ROMA E ANTIGO EGIPTO
Por mais clássica que seja a Antiguidade e que as peças em exposição sejam semelhantes a uma ou outra que já tenhamos visto em outros museus, há sempre algo de novo – o que não deixa de ser paradoxal face à Antiguidade – há sempre algo que surpreende pela raridade, pela dimensão, pela história associada.
Porém, o mais espantoso não estava ali. A tal dimensão, a tal monumentalidade, não está nas galerias. É preciso entrar nos salões de exposição. Aí, a imaginação torna-se realidade. As peças transportam-nos para aquele tempo, para aquela dimensão, um tempo em que, naquele momento, pensamos lá estar.

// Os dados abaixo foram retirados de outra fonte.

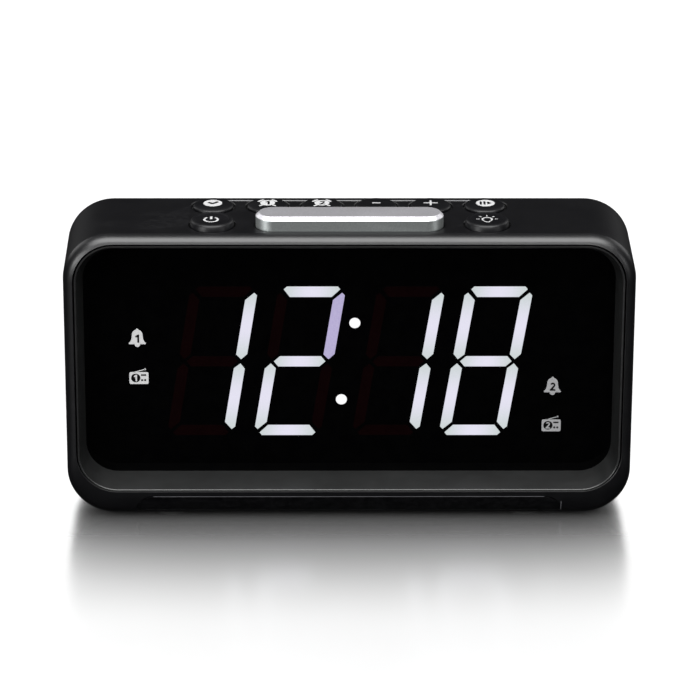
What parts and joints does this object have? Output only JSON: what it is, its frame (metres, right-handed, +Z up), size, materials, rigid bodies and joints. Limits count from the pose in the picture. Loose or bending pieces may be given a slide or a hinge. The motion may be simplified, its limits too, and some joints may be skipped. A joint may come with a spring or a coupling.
{
  "type": "clock radio",
  "caption": "Slim bedside clock radio: rounded black cabinet, recessed window with a large digital display, snooze bar and round keys on top, night light strip, raised rear housing.",
  "frame": {"origin": "middle of the radio's box at the underside of its feet", "axes": "+X to the viewer's right along the front, the display faces -Y, +Z up"},
  "size_m": [0.136, 0.046, 0.0766],
  "materials": {
    "satin_black_plastic": "fine satin texture",
    "gloss_black_plastic": "gloss",
    "smoked_window": "high gloss smoked acrylic",
    "smoked_strip": "satin smoked",
    "silver_plastic": "silver lacquer",
    "display_black": "matt with lit segments",
    "board_green": "solder resist",
    "component_black": "moulded",
    "tin_plate": "tinned",
    "zinc_steel": "zinc plated",
    "speaker_paper": "pressed paper",
    "ferrite": "sintered",
    "cell_jacket": "printed sleeve, plain",
    "black_rubber": "matt",
    "label_grey": "blank foil"
  },
  "bodies": {
    "radio": {"alarm_1_switch": "component_black", "alarm_2_switch": "component_black", "antenna_bush": "black_rubber", "backup_cell_1": "cell_jacket", "backup_cell_2": "cell_jacket", "battery_contact_left": "zinc_steel", "battery_contact_right": "zinc_steel", "blank_label": "label_grey", "cabinet": "satin_black_plastic", "clock_switch": "component_black", "display_board": "board_green", "display_connector": "component_black", "display_lens": "smoked_window", "display_module": "display_black", "front_foot_left": "black_rubber", "front_foot_right": "black_rubber", "front_frame": "gloss_black_plastic", "key_board": "board_green", "key_connector": "component_black", "light_switch": "component_black", "main_board": "board_green", "minus_switch": "component_black", "night_light_board": "board_green", "night_light_lens": "smoked_strip", "play_switch": "component_black", "plus_switch": "component_black", "power_inlet": "component_black", "power_switch": "component_black", "rear_cover": "satin_black_plastic", "rear_foot_left": "black_rubber", "rear_foot_right": "black_rubber", "rear_screw_1": "zinc_steel", "rear_screw_2": "zinc_steel", "rear_screw_3": "zinc_steel", "rear_screw_4": "zinc_steel", "snooze_switch": "component_black", "speaker_cone": "speaker_paper", "speaker_frame": "tin_plate", "speaker_magnet": "ferrite", "supply_capacitor": "component_black", "tuner_shield": "tin_plate"},
    "power_button": {"power_button": "satin_black_plastic"},
    "light_button": {"light_button": "satin_black_plastic"},
    "clock_button": {"clock_button": "satin_black_plastic"},
    "alarm_1_button": {"alarm_1_button": "satin_black_plastic"},
    "alarm_2_button": {"alarm_2_button": "satin_black_plastic"},
    "minus_button": {"minus_button": "satin_black_plastic"},
    "plus_button": {"plus_button": "satin_black_plastic"},
    "play_button": {"play_button": "satin_black_plastic"},
    "snooze_bar": {"snooze_bar": "silver_plastic"},
    "battery_door": {"battery_door": "satin_black_plastic"}
  },
  "joints": [
    {"name": "power_press", "type": "slide", "parent": "radio", "child": "power_button", "axis": [0, 0, -1], "range_m": [0, 0.0008], "stiffness_N_per_m": 1200, "springref_m": -0.0003},
    {"name": "light_press", "type": "slide", "parent": "radio", "child": "light_button", "axis": [0, 0, -1], "range_m": [0, 0.0008], "stiffness_N_per_m": 1200, "springref_m": -0.0003},
    {"name": "clock_press", "type": "slide", "parent": "radio", "child": "clock_button", "axis": [0, 0, -1], "range_m": [0, 0.0008], "stiffness_N_per_m": 1200, "springref_m": -0.0003},
    {"name": "alarm_1_press", "type": "slide", "parent": "radio", "child": "alarm_1_button", "axis": [0, 0, -1], "range_m": [0, 0.0008], "stiffness_N_per_m": 1200, "springref_m": -0.0003},
    {"name": "alarm_2_press", "type": "slide", "parent": "radio", "child": "alarm_2_button", "axis": [0, 0, -1], "range_m": [0, 0.0008], "stiffness_N_per_m": 1200, "springref_m": -0.0003},
    {"name": "minus_press", "type": "slide", "parent": "radio", "child": "minus_button", "axis": [0, 0, -1], "range_m": [0, 0.0008], "stiffness_N_per_m": 1200, "springref_m": -0.0003},
    {"name": "plus_press", "type": "slide", "parent": "radio", "child": "plus_button", "axis": [0, 0, -1], "range_m": [0, 0.0008], "stiffness_N_per_m": 1200, "springref_m": -0.0003},
    {"name": "play_press", "type": "slide", "parent": "radio", "child": "play_button", "axis": [0, 0, -1], "range_m": [0, 0.0008], "stiffness_N_per_m": 1200, "springref_m": -0.0003},
    {"name": "snooze_press", "type": "slide", "parent": "radio", "child": "snooze_bar", "axis": [0, 0, -1], "range_m": [0, 0.0008], "stiffness_N_per_m": 1500, "springref_m": -0.0004},
    {"name": "battery_door_slide", "type": "slide", "parent": "radio", "child": "battery_door", "axis": [0, 1, 0], "range_m": [0, 0.03]}
  ]
}
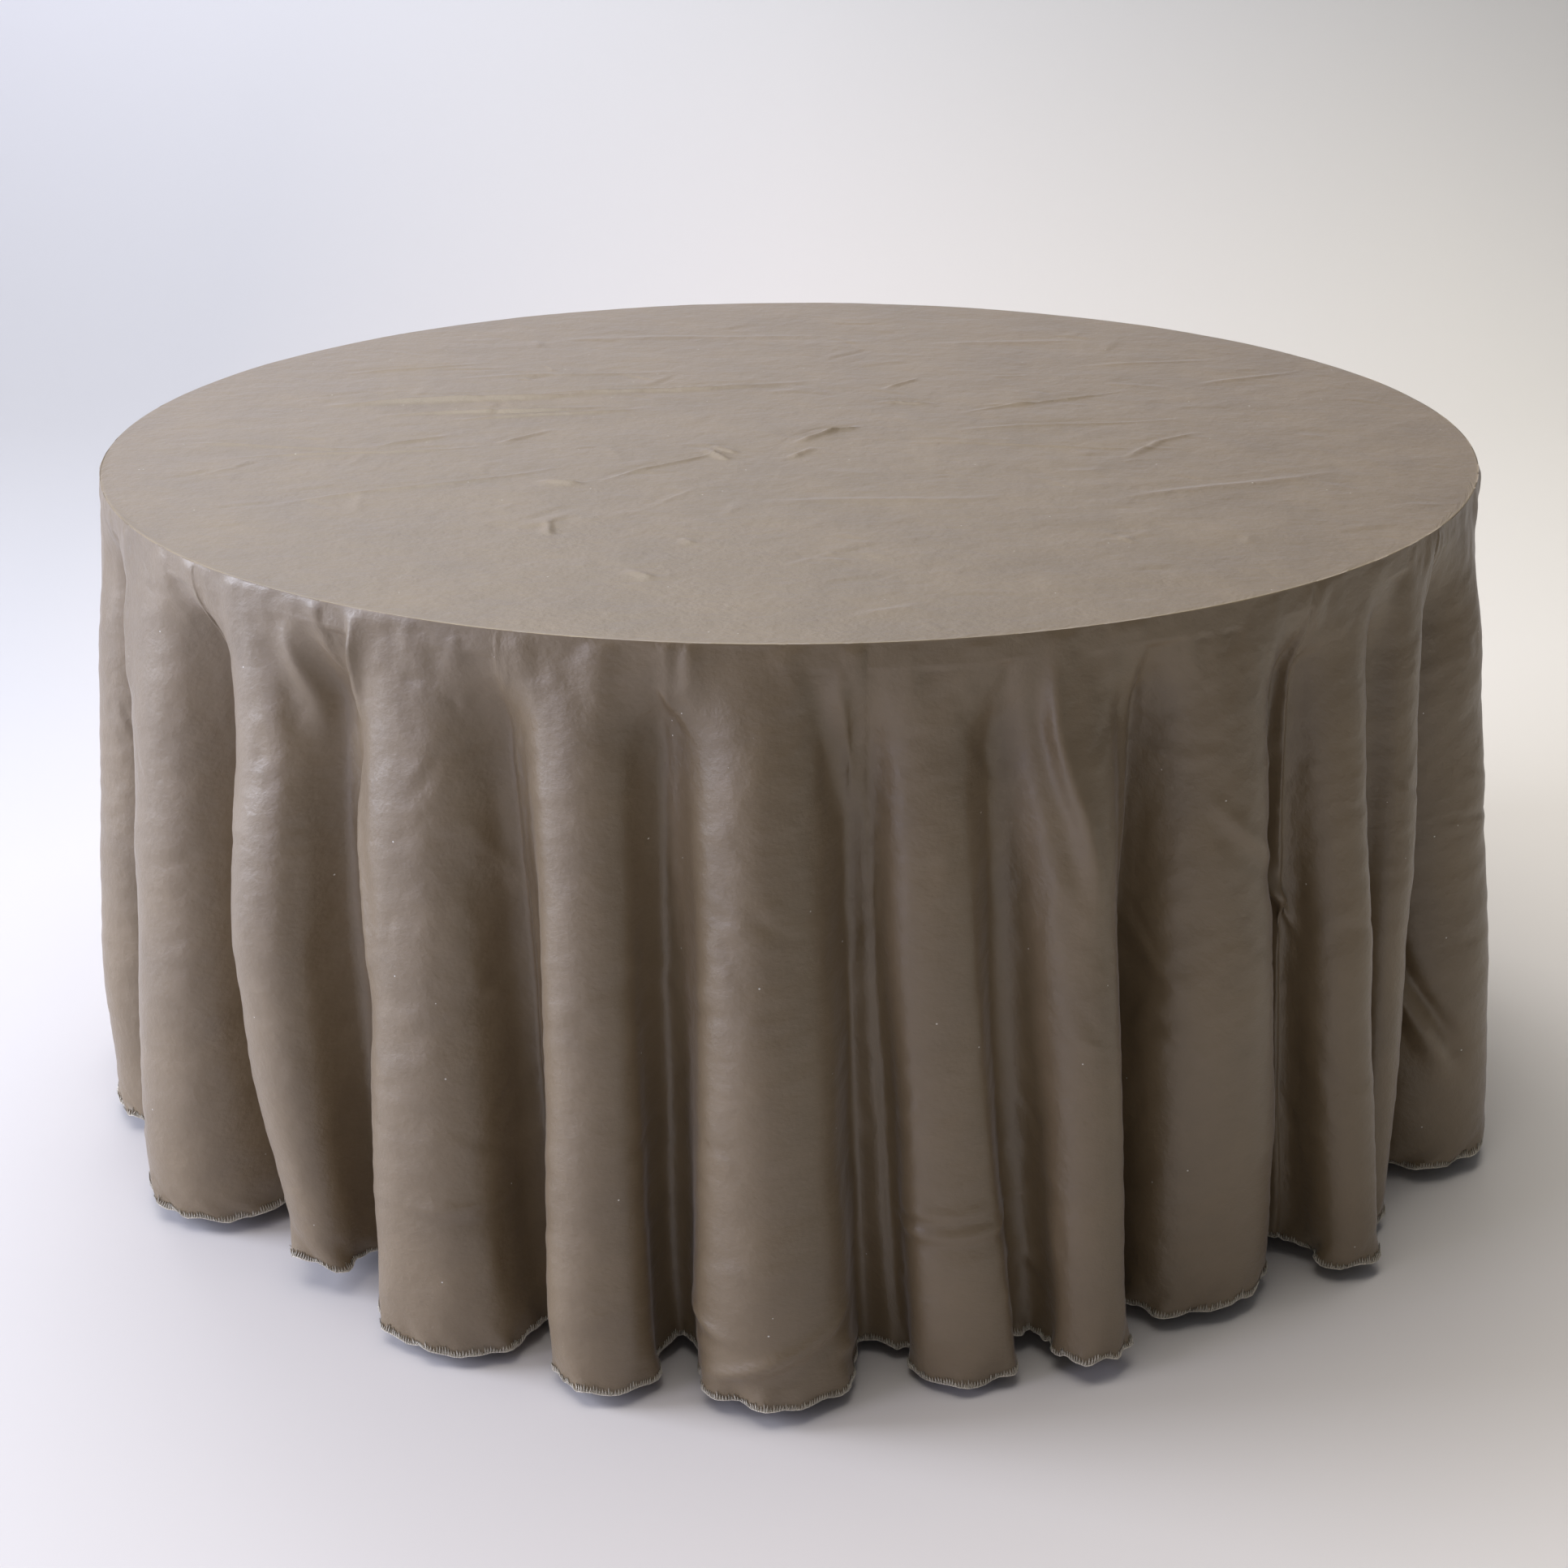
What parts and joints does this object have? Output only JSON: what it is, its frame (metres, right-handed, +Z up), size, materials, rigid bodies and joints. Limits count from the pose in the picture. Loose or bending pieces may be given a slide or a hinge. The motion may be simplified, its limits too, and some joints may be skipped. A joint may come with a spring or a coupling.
{
  "type": "tablecloth on a table",
  "caption": "Round satin tablecloth that hangs to the floor in soft folds over a round folding banquet table, with tube leg frames and knee braces under it.",
  "frame": {"origin": "on the floor, under the centre of the round table top", "axes": "+Z up, -Y the front side that is seen, +X to the right seen from the front; the leg frames turn about lines along Y"},
  "size_m": [1.6464, 1.6856, 0.7635],
  "materials": {
    "satin_cloth": "satin",
    "hem_thread": "matte",
    "plywood": "satin",
    "edge_band": "satin",
    "frame_steel": "satin",
    "zinc_steel": "satin",
    "foot_plastic": "matte"
  },
  "bodies": {
    "table": {"centre_bracket_left": "frame_steel", "centre_bracket_left_screw_1": "zinc_steel", "centre_bracket_left_screw_2": "zinc_steel", "centre_bracket_right": "frame_steel", "centre_bracket_right_screw_1": "zinc_steel", "centre_bracket_right_screw_2": "zinc_steel", "centre_rivet_left": "zinc_steel", "centre_rivet_right": "zinc_steel", "pivot_bracket_left_back": "frame_steel", "pivot_bracket_left_back_screw_1": "zinc_steel", "pivot_bracket_left_back_screw_2": "zinc_steel", "pivot_bracket_left_front": "frame_steel", "pivot_bracket_left_front_screw_1": "zinc_steel", "pivot_bracket_left_front_screw_2": "zinc_steel", "pivot_bracket_right_back": "frame_steel", "pivot_bracket_right_back_screw_1": "zinc_steel", "pivot_bracket_right_back_screw_2": "zinc_steel", "pivot_bracket_right_front": "frame_steel", "pivot_bracket_right_front_screw_1": "zinc_steel", "pivot_bracket_right_front_screw_2": "zinc_steel", "table_edge_band": "edge_band", "table_top_panel": "plywood"},
    "leg_left": {"brace_lug_left": "frame_steel", "foot_cap_left_back": "foot_plastic", "foot_cap_left_front": "foot_plastic", "leg_tube_left_back": "frame_steel", "leg_tube_left_front": "frame_steel", "lug_rivet_left": "zinc_steel", "pivot_tube_left": "frame_steel", "stretcher_left": "frame_steel"},
    "leg_right": {"brace_lug_right": "frame_steel", "foot_cap_right_back": "foot_plastic", "foot_cap_right_front": "foot_plastic", "leg_tube_right_back": "frame_steel", "leg_tube_right_front": "frame_steel", "lug_rivet_right": "zinc_steel", "pivot_tube_right": "frame_steel", "stretcher_right": "frame_steel"},
    "brace_upper_left": {"brace_upper_link_left": "zinc_steel"},
    "brace_upper_right": {"brace_upper_link_right": "zinc_steel"},
    "brace_lower_left": {"brace_lower_link_left": "zinc_steel", "knee_rivet_left": "zinc_steel"},
    "brace_lower_right": {"brace_lower_link_right": "zinc_steel", "knee_rivet_right": "zinc_steel"},
    "cloth": {"tablecloth": "satin_cloth", "hem_thread": "hem_thread"}
  },
  "joints": [
    {"name": "leg_left_fold", "type": "hinge", "parent": "table", "child": "leg_left", "pos_m": [-0.5, 0, 0.7243], "axis": [0, -1, 0], "range_deg": [0, 92.5]},
    {"name": "brace_upper_left_swing", "type": "hinge", "parent": "table", "child": "brace_upper_left", "pos_m": [-0.22, -0.003, 0.7243], "axis": [0, -1, 0], "range_deg": [-41.73, 0.01]},
    {"name": "brace_lower_left_swing", "type": "hinge", "parent": "leg_left", "child": "brace_lower_left", "pos_m": [-0.51134, 0.003, 0.46455], "axis": [0, -1, 0], "range_deg": [-0.01, 45.79]},
    {"name": "leg_right_fold", "type": "hinge", "parent": "table", "child": "leg_right", "pos_m": [0.5, 0, 0.7263], "axis": [0, 1, 0], "range_deg": [0, 92.5]},
    {"name": "brace_upper_right_swing", "type": "hinge", "parent": "table", "child": "brace_upper_right", "pos_m": [0.22, -0.003, 0.7263], "axis": [0, 1, 0], "range_deg": [-41.73, 0.01]},
    {"name": "brace_lower_right_swing", "type": "hinge", "parent": "leg_right", "child": "brace_lower_right", "pos_m": [0.51134, 0.003, 0.46655], "axis": [0, 1, 0], "range_deg": [-0.01, 45.79]},
    {"name": "cloth_lift", "type": "slide", "parent": "table", "child": "cloth", "axis": [0, 0, 1], "range_m": [0, 0.78]}
  ],
  "couplings": [
    {"joint": "brace_upper_left_swing", "follows": "leg_left_fold", "ratio": -0.45102},
    {"joint": "brace_lower_left_swing", "follows": "leg_left_fold", "ratio": 0.49493},
    {"joint": "brace_upper_right_swing", "follows": "leg_right_fold", "ratio": -0.45102},
    {"joint": "brace_lower_right_swing", "follows": "leg_right_fold", "ratio": 0.49493}
  ]
}
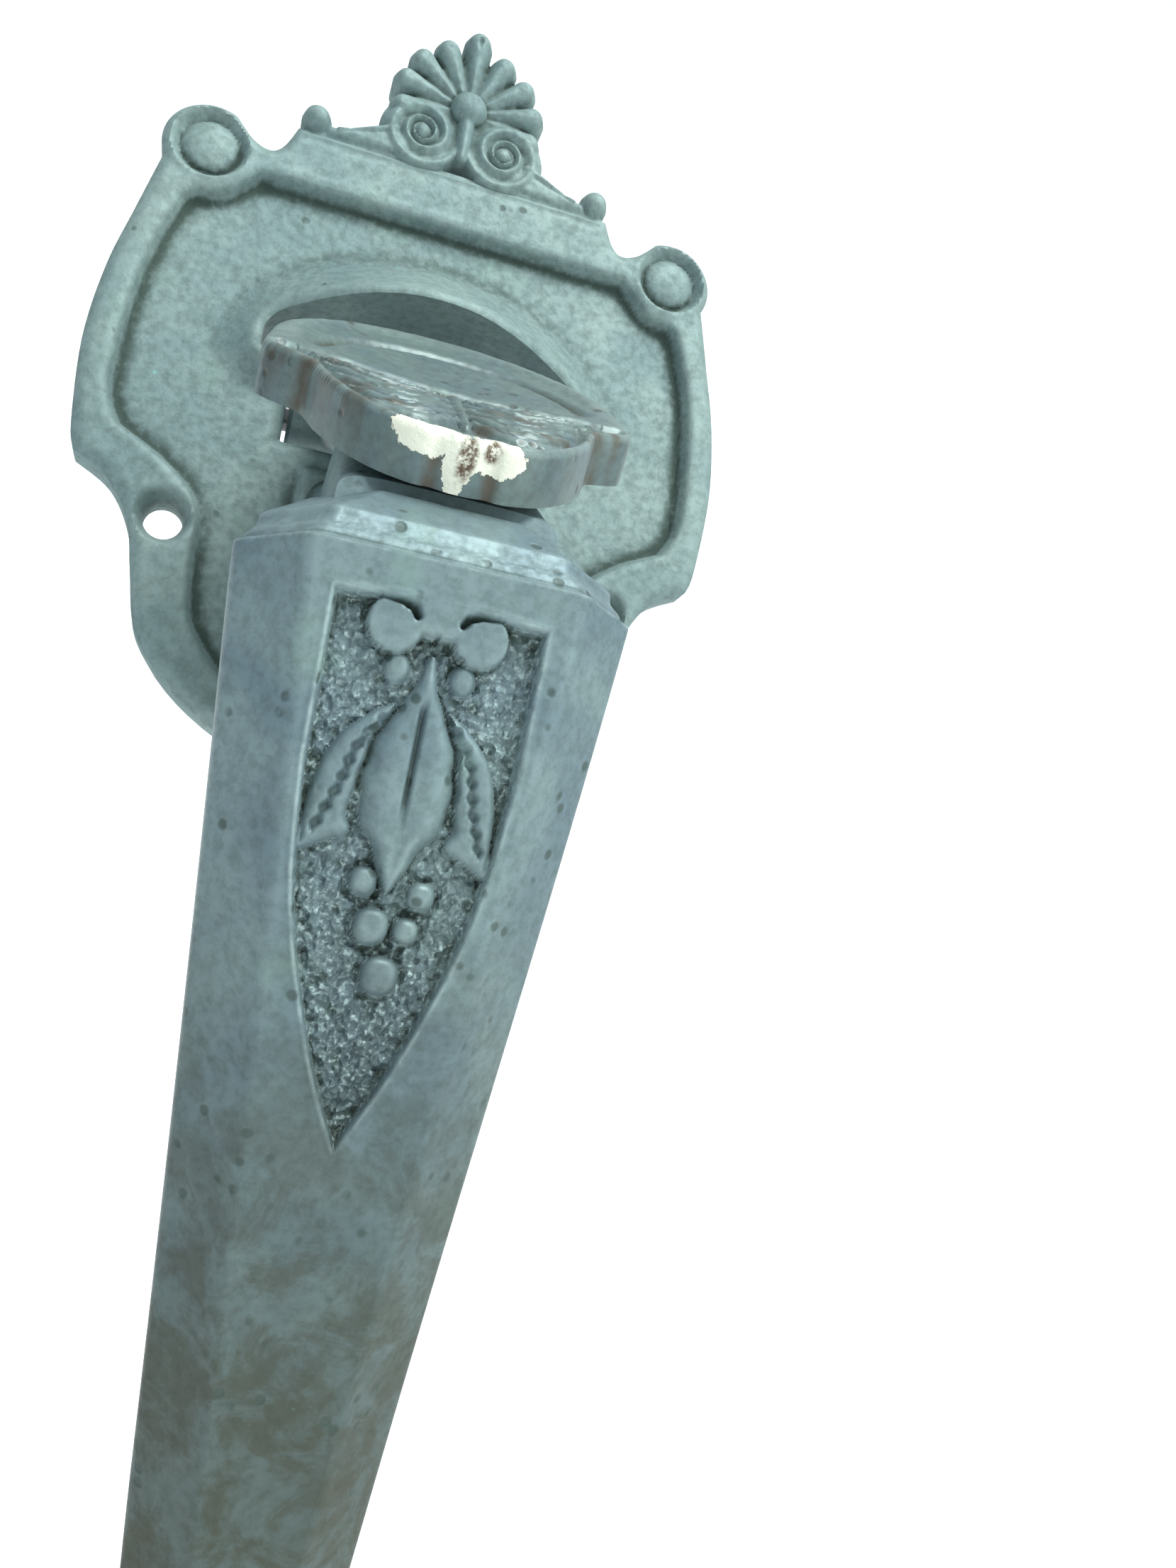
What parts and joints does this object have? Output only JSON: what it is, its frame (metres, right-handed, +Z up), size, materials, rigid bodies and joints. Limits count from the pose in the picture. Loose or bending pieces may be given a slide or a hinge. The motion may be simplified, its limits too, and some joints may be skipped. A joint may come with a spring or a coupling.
{
  "type": "thumb latch door handle",
  "caption": "Cast bronze entrance door handle: ornamented plate with a hooded slot, hinged thumb lever and a bowed octagonal grip.",
  "frame": {"origin": "point on the upper plate's flat back, which lies on the door face, level with its two screw holes and on the centre line", "axes": "+Z up the door, +X to the right seen from outside, +Y into the door, so the handle stands out towards -Y"},
  "size_m": [0.0816, 0.109, 0.2458],
  "materials": {
    "plate_bronze": "cast bronze with grey-green verdigris patina, darker in the recesses",
    "grip_bronze": "cast bronze, satin and hand-worn on the edges, brown-green patina",
    "lever_bronze": "cast bronze, smooth blue-grey patina",
    "steel": "dull zinc-plated steel",
    "screw_brass": "plain brass"
  },
  "bodies": {
    "handle_body": {"upper_plate": "plate_bronze", "grip": "grip_bronze", "lower_rose": "plate_bronze", "upper_grip_screw": "screw_brass", "lower_grip_screw": "screw_brass", "upper_dowel": "steel", "lower_dowel": "steel", "pivot_pin": "steel", "pin_clip": "steel"},
    "lever": {"thumb_lever": "lever_bronze", "lift_tongue": "steel", "tongue_rivet_front": "steel", "tongue_rivet_rear": "steel"}
  },
  "joints": [
    {"name": "thumb_lift", "type": "hinge", "parent": "handle_body", "child": "lever", "pos_m": [0, 0.0035, 0.02], "axis": [-1, 0, 0], "range_deg": [0, 20]}
  ]
}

É esse o caso da galeria Egípcia. Há dezenas de sarcófagos, miniaturas de barcos do Nilo, arcas funerárias, animais mumificados, estelas decorativas, múmias, escrita hieroglífica, ofertas aos mortos, painéis ilustrativos com episódios históricos, estátuas de deuses, As cores sobressaem, espanta a qualidade e o estado de conservação.
Os painéis decorativos e representativos de cenas
históricas ou do quotidiano repetem-se. Um deles, encontrado numa extensa
parede de um túmulo, revela uma espécie de banquete em honra do casamento de
Nebamun, com criadas nuas, pares de convidados sentados em cadeiras de
luxo, num cenário erótico e de relaxe, que devia acompanhar este privilegiado "escriba
e contador de grãos oficial" na sua eternidade.
Um dos tesouros aqui guardados é a Biblioteca de Assurbanípal, originário da século VII a.C., também conhecida por Biblioteca de Nínive, composta por milhares de placas de argila, com textos em escrita cuneiforme, que inclui a Epopeia de Gilgamés, um conjunto de lendas e poemas sobre o mitológico deus.
Entramos no mundo mesopotâmico com a Rainha da Noite,
1800-1750 a.C, uma antiga deusa ligada aos cultos de fertilidade e fecundidade
(possivelmente Istar), passamos pelo vestuário nobre feminino encontrado sob
escombros, por um guerreiro assírio, e voltamos à divindade “saindo” pelo Portão
de Istar guardado pelo Leão da deusa.
Roma também está bem representada, com o túmulo
monumental de Gaius Julius Alpinus Classicianus, membro da aristocracia e
procurador financeiro da Roma Britânica, nomeado em 61 d.C., personagem
importante na política local. O túmulo, tal como outros, incluem a menção “dis
manibus”, ou seja, “dedicado aos deuses manes”.
Avançamos pela Baixa Idade Média ao longo de uma galeria
de elmos, entre os quais se destaca uma réplica do anglo-saxão Sutton Ho,
encontrado num cemitério século VII, que junta elementos estáticos germânicos,
escandinavos e ainda romanos. Tem sido considerado como um dos mais importantes
artefactos anglo-saxão conhecido.
A visita começa a parecer enciclopédica. Terminámos o périplo pelas galerias e, o que fica, é muito menos do que o que gravámos e do que o que vimos. É impossível levar tudo o que queremos, pegar em tudo o que vimos, um cansaço mostrar tudo isso. Por tal, deixámos o acervo monumental para outra abordagem.